WWF took many of the biggest from the Mid-South, like JYD, Jake the Snake, One Man Gang, and Butch Reed

WWF was also a territory, just like the AWA. Until Vinny Mac took it over and aggressively went after territories and their talent.

WCCW had some big moments, but once 1986 hit, it was a rapid downhill for them. From the great Von Erich vs Freebirds feud (among other things) to John fucking Tatum. HUGE drop-off.

Memphis was a territory of mostly small guys. Lots of great story-lines. Innovative tag teams started there (Rock and Roll Express, Bruise Brothers, the Fabulous Ones). Great managers came from there (Jimmy Hart and Jim Cornette). Of course, so did Downtown Bruno. For all the great that Memphis had, they laid a lot of duds. The area was dominated by Jerry Lawler as much or more than WCCW was dominated by the Von Erichs, and for a much longer time period.

Georgia, Florida, and the Mid-Atlantic were hotbeds of talent, possibly the hottest for talent. Mid-South had great storylines and was not shy on talent either. It was a big-man's territory, with a lot of David vs Goliath storylines. These 4 areas were the very pinnacle for me. Florida was Dusty Rhodes. Mid-Atlantic was Flair, Steamboat, Valentine, Mulligan, Wahoo, Piper, the Anderson Brothers. Georgia was Mr. Wrestling II, the Masked Superstar, Ole Anderson, Tommy Rich (gag), Stan Hansen, Ted Dibiase, Bob Armstrong.

Fantastic post, going to watch alot more of World Class/Mid-South sounds like excellent viewing. Memphis is a personal favorite territory of mine since I seen so much of it over the years, the Dundee vs Lawler Feud in it's various incarnations. Lawler vs Kaufman, Savage, Mantel,etc.

Just found youtube footage of Continental Championship Wrestling set in Alabama and Tennessee. I love the southern promotions in general, at the time they can be outlandish and grittier counterpart to WWE. If anything, the south is a precursor to ECW in general.

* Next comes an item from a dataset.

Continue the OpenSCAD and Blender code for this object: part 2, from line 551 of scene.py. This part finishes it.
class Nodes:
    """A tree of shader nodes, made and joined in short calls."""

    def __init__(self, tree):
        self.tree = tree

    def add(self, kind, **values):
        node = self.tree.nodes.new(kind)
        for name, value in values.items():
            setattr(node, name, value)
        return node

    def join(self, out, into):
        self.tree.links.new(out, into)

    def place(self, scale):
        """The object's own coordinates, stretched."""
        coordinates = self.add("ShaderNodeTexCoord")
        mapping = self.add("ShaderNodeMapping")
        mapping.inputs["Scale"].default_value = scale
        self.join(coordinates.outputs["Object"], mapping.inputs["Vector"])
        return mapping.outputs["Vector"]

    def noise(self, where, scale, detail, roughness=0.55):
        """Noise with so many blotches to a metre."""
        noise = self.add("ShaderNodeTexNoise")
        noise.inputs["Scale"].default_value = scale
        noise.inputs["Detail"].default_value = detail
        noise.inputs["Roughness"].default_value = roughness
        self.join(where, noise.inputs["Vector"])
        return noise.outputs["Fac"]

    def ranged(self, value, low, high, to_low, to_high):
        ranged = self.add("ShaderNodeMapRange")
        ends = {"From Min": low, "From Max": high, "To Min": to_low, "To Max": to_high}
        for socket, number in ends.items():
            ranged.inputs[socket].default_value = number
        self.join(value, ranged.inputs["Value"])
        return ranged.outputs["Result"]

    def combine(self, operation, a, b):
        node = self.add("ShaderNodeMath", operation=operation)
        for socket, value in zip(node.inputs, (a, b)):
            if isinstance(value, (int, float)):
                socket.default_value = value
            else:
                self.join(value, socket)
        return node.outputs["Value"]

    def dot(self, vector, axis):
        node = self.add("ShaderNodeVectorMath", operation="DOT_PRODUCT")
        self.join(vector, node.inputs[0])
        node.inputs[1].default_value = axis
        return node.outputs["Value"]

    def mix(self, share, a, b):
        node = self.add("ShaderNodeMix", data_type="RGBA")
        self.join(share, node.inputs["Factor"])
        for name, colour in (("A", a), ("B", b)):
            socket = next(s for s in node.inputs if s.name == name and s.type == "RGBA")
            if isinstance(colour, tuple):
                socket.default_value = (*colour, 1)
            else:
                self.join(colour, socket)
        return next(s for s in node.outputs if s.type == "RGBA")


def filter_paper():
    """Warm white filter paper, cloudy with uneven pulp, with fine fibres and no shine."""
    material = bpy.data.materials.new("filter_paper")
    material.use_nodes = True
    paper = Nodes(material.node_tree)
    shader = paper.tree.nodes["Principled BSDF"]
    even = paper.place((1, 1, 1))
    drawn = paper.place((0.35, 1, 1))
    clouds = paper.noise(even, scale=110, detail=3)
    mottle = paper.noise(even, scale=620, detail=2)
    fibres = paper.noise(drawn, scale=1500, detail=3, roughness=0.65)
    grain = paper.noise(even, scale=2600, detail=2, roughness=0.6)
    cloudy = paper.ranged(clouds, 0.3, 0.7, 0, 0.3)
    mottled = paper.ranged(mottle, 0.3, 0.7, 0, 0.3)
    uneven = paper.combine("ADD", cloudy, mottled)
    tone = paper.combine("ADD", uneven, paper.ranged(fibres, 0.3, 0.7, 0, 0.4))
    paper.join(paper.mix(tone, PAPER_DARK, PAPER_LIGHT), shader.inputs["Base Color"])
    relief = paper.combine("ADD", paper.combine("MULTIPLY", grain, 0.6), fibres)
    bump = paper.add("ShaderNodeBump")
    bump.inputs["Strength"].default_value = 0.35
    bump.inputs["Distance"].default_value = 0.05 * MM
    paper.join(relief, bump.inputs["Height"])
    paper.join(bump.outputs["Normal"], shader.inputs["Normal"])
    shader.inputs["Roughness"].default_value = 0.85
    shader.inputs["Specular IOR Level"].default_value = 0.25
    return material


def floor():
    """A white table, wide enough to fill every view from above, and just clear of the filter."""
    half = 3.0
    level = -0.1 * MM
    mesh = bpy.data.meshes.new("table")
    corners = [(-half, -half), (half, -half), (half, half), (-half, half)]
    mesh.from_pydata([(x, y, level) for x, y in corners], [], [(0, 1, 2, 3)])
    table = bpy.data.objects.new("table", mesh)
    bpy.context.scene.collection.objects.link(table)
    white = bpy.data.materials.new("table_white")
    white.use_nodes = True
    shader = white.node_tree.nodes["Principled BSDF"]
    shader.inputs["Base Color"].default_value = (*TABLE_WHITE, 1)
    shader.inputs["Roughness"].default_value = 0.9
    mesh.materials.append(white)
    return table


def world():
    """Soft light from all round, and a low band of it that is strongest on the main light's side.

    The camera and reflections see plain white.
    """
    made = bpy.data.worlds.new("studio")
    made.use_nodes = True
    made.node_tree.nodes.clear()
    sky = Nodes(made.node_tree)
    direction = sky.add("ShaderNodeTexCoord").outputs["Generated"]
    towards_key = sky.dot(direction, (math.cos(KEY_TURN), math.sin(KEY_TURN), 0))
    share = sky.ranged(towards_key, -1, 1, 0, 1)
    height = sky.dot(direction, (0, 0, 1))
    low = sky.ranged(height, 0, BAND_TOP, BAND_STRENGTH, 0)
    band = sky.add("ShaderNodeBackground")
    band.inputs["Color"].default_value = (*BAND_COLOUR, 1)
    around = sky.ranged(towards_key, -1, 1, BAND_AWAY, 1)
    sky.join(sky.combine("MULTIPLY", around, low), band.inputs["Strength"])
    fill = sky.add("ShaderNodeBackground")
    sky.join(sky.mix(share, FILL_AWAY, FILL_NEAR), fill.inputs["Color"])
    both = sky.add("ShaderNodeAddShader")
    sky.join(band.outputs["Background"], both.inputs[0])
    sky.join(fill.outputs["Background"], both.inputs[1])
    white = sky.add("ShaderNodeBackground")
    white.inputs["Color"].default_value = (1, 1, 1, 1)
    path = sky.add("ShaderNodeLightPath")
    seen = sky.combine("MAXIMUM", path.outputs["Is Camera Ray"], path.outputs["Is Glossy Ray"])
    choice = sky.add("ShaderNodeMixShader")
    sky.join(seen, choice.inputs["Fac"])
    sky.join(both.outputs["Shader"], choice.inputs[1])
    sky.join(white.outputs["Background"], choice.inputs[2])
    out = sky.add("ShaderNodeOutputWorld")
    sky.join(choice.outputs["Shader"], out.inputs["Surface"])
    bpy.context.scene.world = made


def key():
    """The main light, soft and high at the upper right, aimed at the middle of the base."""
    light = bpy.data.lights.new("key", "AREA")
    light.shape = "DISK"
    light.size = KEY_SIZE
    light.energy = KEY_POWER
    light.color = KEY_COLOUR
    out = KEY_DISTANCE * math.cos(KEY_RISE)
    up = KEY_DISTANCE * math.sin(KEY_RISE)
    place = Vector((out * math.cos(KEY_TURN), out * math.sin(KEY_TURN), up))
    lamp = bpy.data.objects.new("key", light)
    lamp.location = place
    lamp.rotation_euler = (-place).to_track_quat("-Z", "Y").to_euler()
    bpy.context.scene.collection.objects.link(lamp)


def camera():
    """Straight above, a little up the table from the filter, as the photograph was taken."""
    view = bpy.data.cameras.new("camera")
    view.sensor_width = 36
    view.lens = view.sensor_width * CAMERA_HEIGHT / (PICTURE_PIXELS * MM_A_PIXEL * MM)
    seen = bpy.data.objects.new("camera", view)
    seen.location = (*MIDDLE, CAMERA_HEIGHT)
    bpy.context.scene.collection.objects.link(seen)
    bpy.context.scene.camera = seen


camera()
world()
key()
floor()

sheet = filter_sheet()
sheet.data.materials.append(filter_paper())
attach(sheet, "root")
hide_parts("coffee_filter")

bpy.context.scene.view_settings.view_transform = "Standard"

They didn't care and were more willing to take risks in edgier story-lines and more violent matches.
 

Cornette's promotion, from what I seen they try to revive the southern style of wrestling it's too bad it was formed during a down period in the business. The early 90's wasn't exactly the safest time to launch a promotion, ECW was formed in 92 and grew steadily from there to it's eventual fall in 01.
 
A typical Ric Flair Schedule in the 80's, from 1984.
https://www.facebook.com/ProWrestlingClassics/posts/769556579736714

In one calendar year, must of covered all the territories and wrestle worldwide in one year. Absolute insane, brutal schedule, and to Ric is still going today makes it more amazing. Each territory had there top star who would take on the NWA champion, so there is a nice spread of the top main event talent throughout the promotions. As a result, gives the home-grown talent within that territory to grow and develop without being dominated by all the top stars at once like in today's WWE or back during the Monday Night War.
 
That's why Ric spent so much time as champ. No one else wanted that schedule. Same with Harley Race before him.
 
actually ordered some old Memphis and old Smokey Mountain dvd's for Black Friday.

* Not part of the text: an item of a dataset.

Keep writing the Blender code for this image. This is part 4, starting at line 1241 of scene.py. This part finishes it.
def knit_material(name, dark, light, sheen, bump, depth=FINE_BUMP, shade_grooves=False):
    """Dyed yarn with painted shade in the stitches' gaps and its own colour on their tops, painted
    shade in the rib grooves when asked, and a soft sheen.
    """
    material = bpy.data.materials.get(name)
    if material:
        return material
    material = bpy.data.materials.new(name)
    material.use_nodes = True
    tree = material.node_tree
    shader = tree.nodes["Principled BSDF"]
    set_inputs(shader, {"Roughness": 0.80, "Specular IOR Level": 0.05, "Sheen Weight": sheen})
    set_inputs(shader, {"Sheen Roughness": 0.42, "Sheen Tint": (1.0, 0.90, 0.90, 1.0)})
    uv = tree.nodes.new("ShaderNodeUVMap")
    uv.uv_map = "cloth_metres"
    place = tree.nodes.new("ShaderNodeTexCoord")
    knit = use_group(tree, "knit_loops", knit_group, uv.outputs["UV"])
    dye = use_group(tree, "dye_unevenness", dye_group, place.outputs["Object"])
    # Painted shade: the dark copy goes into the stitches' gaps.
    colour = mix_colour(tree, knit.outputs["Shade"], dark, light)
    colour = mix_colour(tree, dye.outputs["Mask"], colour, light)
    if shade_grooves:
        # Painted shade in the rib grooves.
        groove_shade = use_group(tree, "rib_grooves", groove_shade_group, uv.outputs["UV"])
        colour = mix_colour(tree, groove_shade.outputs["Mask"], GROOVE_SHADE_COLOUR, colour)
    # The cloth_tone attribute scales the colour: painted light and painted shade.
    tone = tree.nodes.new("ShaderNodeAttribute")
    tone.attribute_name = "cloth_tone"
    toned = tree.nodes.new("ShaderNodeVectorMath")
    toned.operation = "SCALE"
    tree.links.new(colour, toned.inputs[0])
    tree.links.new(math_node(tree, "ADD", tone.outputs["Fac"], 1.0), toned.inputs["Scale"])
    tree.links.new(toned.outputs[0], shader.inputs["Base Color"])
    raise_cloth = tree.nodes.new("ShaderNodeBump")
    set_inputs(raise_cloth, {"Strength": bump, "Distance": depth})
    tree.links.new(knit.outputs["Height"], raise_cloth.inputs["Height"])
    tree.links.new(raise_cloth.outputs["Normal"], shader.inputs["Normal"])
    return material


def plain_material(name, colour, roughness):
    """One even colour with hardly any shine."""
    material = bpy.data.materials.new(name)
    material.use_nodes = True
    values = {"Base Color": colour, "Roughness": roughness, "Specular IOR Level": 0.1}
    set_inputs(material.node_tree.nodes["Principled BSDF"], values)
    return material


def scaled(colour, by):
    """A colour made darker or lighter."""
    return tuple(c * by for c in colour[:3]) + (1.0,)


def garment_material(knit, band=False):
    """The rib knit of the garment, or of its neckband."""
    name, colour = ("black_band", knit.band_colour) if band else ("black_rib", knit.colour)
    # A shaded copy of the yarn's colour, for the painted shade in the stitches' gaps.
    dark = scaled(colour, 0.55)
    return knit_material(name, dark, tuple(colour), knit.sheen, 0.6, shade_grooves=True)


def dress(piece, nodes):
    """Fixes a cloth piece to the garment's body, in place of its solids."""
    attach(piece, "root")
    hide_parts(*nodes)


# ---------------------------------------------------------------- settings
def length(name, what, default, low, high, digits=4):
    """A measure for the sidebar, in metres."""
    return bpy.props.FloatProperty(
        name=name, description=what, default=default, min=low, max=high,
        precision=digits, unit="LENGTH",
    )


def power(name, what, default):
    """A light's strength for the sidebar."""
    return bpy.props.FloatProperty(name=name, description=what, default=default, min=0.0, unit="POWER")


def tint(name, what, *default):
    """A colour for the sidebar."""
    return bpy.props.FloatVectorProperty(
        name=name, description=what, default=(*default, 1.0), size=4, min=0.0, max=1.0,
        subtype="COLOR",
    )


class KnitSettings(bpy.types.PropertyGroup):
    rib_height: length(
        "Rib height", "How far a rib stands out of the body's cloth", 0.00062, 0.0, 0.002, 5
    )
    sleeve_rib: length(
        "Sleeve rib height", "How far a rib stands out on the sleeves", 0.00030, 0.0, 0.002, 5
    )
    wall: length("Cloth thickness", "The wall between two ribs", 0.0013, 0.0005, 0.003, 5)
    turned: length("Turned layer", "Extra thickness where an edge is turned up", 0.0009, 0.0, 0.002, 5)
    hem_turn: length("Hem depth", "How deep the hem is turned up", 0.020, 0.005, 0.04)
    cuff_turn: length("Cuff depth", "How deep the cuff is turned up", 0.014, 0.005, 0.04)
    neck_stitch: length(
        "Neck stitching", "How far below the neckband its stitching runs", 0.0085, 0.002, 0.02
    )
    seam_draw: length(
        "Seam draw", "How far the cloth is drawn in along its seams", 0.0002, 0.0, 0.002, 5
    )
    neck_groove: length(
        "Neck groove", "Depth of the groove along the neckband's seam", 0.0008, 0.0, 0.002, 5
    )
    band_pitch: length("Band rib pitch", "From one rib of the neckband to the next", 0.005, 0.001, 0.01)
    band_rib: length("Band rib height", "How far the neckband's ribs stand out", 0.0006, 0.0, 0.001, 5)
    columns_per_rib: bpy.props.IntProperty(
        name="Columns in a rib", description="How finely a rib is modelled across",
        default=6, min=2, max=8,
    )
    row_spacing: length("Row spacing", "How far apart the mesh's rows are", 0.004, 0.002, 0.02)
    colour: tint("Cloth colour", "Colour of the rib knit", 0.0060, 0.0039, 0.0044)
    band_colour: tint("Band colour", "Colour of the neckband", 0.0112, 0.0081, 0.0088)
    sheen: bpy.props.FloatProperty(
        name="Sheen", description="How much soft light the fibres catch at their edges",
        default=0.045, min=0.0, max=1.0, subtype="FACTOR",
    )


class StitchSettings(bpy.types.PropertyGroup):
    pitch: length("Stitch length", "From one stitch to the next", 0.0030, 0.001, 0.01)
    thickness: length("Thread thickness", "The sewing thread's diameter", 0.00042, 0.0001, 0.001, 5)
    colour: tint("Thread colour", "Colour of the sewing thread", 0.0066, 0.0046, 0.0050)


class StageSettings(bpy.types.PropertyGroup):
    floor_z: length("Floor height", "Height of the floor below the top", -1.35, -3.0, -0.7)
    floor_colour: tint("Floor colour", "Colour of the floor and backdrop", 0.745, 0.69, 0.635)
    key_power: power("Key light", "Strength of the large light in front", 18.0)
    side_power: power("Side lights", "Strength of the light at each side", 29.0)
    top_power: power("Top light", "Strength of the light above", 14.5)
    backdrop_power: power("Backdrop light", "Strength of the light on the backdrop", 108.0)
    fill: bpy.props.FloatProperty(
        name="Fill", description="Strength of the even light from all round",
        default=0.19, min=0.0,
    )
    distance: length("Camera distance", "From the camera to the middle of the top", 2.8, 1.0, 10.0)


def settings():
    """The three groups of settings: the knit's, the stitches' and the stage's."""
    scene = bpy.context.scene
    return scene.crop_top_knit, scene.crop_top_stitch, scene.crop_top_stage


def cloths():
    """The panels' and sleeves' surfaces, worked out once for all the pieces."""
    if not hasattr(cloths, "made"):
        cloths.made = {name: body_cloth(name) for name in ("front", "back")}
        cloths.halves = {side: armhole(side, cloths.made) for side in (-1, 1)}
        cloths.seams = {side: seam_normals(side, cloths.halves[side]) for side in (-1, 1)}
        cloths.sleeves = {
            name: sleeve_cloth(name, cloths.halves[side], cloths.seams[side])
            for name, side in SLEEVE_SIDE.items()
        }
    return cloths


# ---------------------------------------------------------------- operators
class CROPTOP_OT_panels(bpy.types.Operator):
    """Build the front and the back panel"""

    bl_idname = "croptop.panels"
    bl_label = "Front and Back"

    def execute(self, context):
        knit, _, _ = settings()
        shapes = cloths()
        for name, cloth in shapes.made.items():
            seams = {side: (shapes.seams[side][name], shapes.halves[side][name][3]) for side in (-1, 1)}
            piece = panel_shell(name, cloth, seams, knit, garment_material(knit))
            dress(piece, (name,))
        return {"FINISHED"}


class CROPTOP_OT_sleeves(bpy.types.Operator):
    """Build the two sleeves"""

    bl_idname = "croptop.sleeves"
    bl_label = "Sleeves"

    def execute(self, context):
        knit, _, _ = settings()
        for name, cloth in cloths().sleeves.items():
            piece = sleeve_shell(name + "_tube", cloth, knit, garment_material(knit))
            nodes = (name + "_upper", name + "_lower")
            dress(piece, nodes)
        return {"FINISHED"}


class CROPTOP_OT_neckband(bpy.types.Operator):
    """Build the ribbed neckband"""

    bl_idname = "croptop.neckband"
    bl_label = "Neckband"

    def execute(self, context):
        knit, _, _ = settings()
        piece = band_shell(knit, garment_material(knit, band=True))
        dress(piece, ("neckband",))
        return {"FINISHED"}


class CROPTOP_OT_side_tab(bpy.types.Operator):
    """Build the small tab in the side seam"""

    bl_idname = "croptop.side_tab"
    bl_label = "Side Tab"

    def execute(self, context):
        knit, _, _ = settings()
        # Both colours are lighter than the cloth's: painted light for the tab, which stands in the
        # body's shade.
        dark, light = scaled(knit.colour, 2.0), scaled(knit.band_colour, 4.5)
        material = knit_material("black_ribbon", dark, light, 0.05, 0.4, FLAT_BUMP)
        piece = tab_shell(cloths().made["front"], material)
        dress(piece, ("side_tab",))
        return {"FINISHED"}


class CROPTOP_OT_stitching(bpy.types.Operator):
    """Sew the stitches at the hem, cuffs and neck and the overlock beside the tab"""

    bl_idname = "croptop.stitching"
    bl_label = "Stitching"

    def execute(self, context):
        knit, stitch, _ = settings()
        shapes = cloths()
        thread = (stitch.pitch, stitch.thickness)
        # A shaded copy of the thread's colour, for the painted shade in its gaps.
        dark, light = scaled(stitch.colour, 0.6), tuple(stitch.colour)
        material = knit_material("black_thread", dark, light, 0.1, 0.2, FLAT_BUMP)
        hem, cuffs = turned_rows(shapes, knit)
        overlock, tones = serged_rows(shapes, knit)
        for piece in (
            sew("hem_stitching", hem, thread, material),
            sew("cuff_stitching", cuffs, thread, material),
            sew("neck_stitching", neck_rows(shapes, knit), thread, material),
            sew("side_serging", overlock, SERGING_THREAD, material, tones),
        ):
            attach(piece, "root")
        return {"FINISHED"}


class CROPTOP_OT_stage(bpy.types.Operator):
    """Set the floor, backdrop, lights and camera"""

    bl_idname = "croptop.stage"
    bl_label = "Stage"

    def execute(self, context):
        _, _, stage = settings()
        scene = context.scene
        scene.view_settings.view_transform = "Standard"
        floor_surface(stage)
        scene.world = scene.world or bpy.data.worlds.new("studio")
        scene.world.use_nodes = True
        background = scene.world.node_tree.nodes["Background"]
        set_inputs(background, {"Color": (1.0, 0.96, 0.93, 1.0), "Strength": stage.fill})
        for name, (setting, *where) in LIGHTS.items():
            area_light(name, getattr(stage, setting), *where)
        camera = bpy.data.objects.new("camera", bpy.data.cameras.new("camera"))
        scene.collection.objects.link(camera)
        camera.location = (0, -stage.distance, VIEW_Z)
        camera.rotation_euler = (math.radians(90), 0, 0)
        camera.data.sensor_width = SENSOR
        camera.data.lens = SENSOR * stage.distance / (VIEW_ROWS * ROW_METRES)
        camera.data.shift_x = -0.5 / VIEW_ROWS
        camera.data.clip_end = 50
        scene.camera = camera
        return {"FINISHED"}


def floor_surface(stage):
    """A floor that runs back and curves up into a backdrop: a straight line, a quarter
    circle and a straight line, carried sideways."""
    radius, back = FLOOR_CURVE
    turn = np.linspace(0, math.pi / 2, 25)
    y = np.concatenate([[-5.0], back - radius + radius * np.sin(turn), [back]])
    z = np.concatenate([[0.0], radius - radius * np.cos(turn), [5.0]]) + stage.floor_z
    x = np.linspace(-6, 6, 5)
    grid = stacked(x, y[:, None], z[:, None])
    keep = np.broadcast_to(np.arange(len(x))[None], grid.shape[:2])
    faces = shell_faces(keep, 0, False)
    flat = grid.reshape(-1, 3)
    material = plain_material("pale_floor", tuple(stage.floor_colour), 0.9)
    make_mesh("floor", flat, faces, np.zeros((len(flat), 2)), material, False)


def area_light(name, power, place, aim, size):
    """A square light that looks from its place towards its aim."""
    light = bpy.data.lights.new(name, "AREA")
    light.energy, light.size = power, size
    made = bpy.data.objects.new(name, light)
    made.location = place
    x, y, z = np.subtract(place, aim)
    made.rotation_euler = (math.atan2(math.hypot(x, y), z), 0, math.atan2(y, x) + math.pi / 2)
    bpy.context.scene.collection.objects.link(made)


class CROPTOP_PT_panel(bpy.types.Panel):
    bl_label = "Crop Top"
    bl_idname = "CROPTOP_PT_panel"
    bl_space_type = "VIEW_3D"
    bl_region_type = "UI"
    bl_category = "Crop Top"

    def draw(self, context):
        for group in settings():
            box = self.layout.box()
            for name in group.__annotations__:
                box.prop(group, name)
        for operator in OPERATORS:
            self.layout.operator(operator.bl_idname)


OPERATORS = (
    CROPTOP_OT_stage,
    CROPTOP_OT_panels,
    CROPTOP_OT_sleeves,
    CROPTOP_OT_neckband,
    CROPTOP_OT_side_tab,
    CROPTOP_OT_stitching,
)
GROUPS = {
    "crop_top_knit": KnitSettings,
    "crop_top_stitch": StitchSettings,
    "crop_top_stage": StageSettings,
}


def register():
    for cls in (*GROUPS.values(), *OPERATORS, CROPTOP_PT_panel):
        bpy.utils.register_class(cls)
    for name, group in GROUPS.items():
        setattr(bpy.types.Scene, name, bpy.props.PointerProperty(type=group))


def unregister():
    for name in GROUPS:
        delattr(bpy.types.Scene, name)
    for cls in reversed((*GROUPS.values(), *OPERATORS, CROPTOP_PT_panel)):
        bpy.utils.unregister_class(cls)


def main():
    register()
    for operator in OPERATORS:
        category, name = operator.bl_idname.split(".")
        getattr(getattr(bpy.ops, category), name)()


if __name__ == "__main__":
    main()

Really glad that the WWE Network is also starting to add more territory stuff.
 
Thats why Terry Funk gave it up after a year
The schedule was way too intense

I don't know how the long-reigning NWA champions were able to go year after year. Would be the most mentally and physically draining schedule in the entire history of professional wrestling being the NWA champion.

At the same time, those who manage to survive the grind like Ric Flair and Harley Race are highly revered by there peers and fans for all those years in the main event and still able to produce high quality matches and storylines in spite of the schedule which makes them more amazing.

Also, on the 84 schedule there were Flair/Blanchard matches which would be awesome to watch before they form the four-horsemen with Arn/Ole & JJ.